[WHAT TO PRODUCE]:
Write out the whole listing again, exactly.

[SUPPLIED DATA]:
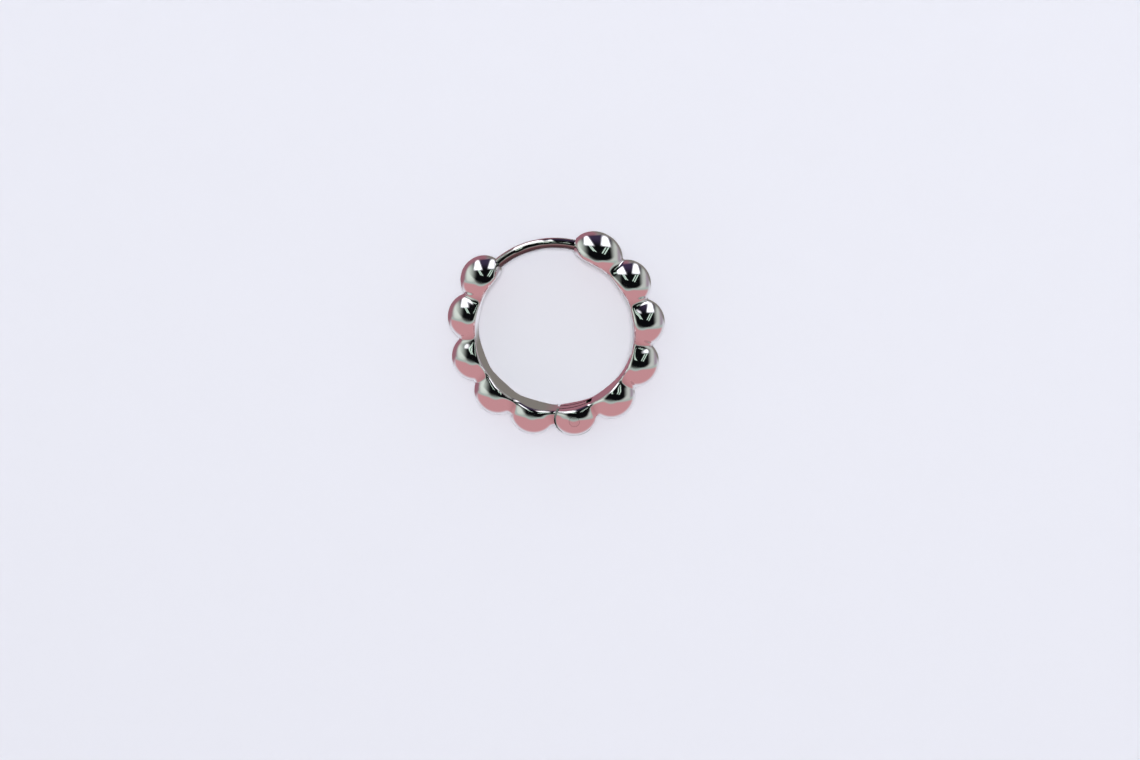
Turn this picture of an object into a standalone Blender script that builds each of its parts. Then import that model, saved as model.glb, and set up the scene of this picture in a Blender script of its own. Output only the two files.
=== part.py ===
"""A beaded hoop earring: two cast half hoops of fused beads, a hinge and a plain ear wire.

The hoop lies on its side on the beads' poles. X is across the hoop, Y runs from the hinge bead
towards the middle of the ear wire, and Z is the hoop's own axis. The origin is on the surface
that the hoop rests on, under the middle of its outline. Lengths are in metres.
"""

import math

import bmesh
import bpy
from mathutils import Vector

MM = 0.001

# Beads and band
BORE_RADIUS = 7.00 * MM
BORE_EDGE_ROUNDING = 0.35 * MM
BEAD_CIRCLE_RADIUS = 7.70 * MM
BEAD_RADIUS = 1.97 * MM
BEAD_HALF_LENGTH = 2.08 * MM
BEAD_HALF_WIDTH = 1.97 * MM
BEAD_POLE_RADIUS = 0.36 * MM
BEAD_PITCH = math.radians(27.85)
BEADS_PER_HALF = 5
CATCH_BEAD_HALF_LENGTH = 2.32 * MM
ROOT_BEAD_SHIFT = math.radians(1.2)
ROOT_BEAD_LIFT = 0.18 * MM
BAND_HALF_WIDTH = 1.25 * MM
BAND_THICKNESS = 1.50 * MM

# Ear wire, its socket in the end bead of one half and its catch hole in the end bead of the other
WIRE_RADIUS = 0.45 * MM
WIRE_CIRCLE_RADIUS = 7.80 * MM
WIRE_TIP_ROUNDING = 0.33 * MM
ROOT_FACE_FROM_BEAD = 1.81 * MM
SOCKET_DEPTH = 1.50 * MM
SOCKET_CLEARANCE = 0.12 * MM
CATCH_DEPTH = 0.75 * MM
CATCH_CLEARANCE = 0.17 * MM
HOLE_END_CLEARANCE = 0.30 * MM

# Hinge
PIN_CIRCLE_RADIUS = 8.05 * MM
PIN_RADIUS = 0.45 * MM
PIN_CLEARANCE = 0.08 * MM
KNUCKLE_RADIUS = 1.66 * MM
TONGUE_THICKNESS = 0.95 * MM
SLOT_SIDE_CLEARANCE = 0.25 * MM
TONGUE_END_CLEARANCE = 0.50 * MM
EAR_END_CLEARANCE = 0.20 * MM

# Fineness of the faceted surfaces
BEAD_SIDES = 16
BEAD_RINGS = 10
EDGE_STEPS = 3
RING_SIDES = 96
KNUCKLE_SIDES = 40
PIN_SIDES = 16
WIRE_STEP = math.radians(4.0)
WIRE_BEVEL_RESOLUTION = 3
TIP_SEGMENTS = 3
TIP_EDGE_ANGLE = math.radians(60.0)
MERGE_DISTANCE = 0.01 * MM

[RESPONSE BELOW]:
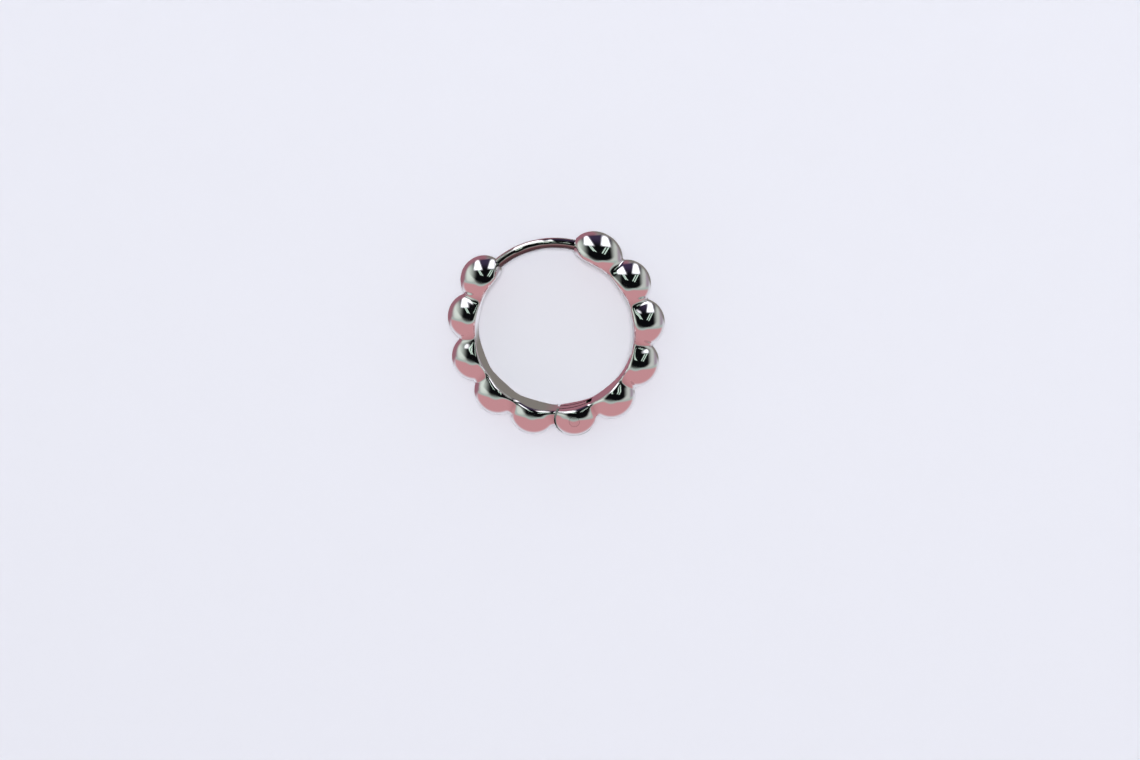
Turn this picture of an object into a standalone Blender script that builds each of its parts. Then import that model, saved as model.glb, and set up the scene of this picture in a Blender script of its own. Output only the two files.
=== part.py ===
"""A beaded hoop earring: two cast half hoops of fused beads, a hinge and a plain ear wire.

The hoop lies on its side on the beads' poles. X is across the hoop, Y runs from the hinge bead
towards the middle of the ear wire, and Z is the hoop's own axis. The origin is on the surface
that the hoop rests on, under the middle of its outline. Lengths are in metres.
"""

import math

import bmesh
import bpy
from mathutils import Vector

MM = 0.001

# Beads and band
BORE_RADIUS = 7.00 * MM
BORE_EDGE_ROUNDING = 0.35 * MM
BEAD_CIRCLE_RADIUS = 7.70 * MM
BEAD_RADIUS = 1.97 * MM
BEAD_HALF_LENGTH = 2.08 * MM
BEAD_HALF_WIDTH = 1.97 * MM
BEAD_POLE_RADIUS = 0.36 * MM
BEAD_PITCH = math.radians(27.85)
BEADS_PER_HALF = 5
CATCH_BEAD_HALF_LENGTH = 2.32 * MM
ROOT_BEAD_SHIFT = math.radians(1.2)
ROOT_BEAD_LIFT = 0.18 * MM
BAND_HALF_WIDTH = 1.25 * MM
BAND_THICKNESS = 1.50 * MM

# Ear wire, its socket in the end bead of one half and its catch hole in the end bead of the other
WIRE_RADIUS = 0.45 * MM
WIRE_CIRCLE_RADIUS = 7.80 * MM
WIRE_TIP_ROUNDING = 0.33 * MM
ROOT_FACE_FROM_BEAD = 1.81 * MM
SOCKET_DEPTH = 1.50 * MM
SOCKET_CLEARANCE = 0.12 * MM
CATCH_DEPTH = 0.75 * MM
CATCH_CLEARANCE = 0.17 * MM
HOLE_END_CLEARANCE = 0.30 * MM

# Hinge
PIN_CIRCLE_RADIUS = 8.05 * MM
PIN_RADIUS = 0.45 * MM
PIN_CLEARANCE = 0.08 * MM
KNUCKLE_RADIUS = 1.66 * MM
TONGUE_THICKNESS = 0.95 * MM
SLOT_SIDE_CLEARANCE = 0.25 * MM
TONGUE_END_CLEARANCE = 0.50 * MM
EAR_END_CLEARANCE = 0.20 * MM

# Fineness of the faceted surfaces
BEAD_SIDES = 16
BEAD_RINGS = 10
EDGE_STEPS = 3
RING_SIDES = 96
KNUCKLE_SIDES = 40
PIN_SIDES = 16
WIRE_STEP = math.radians(4.0)
WIRE_BEVEL_RESOLUTION = 3
TIP_SEGMENTS = 3
TIP_EDGE_ANGLE = math.radians(60.0)
MERGE_DISTANCE = 0.01 * MM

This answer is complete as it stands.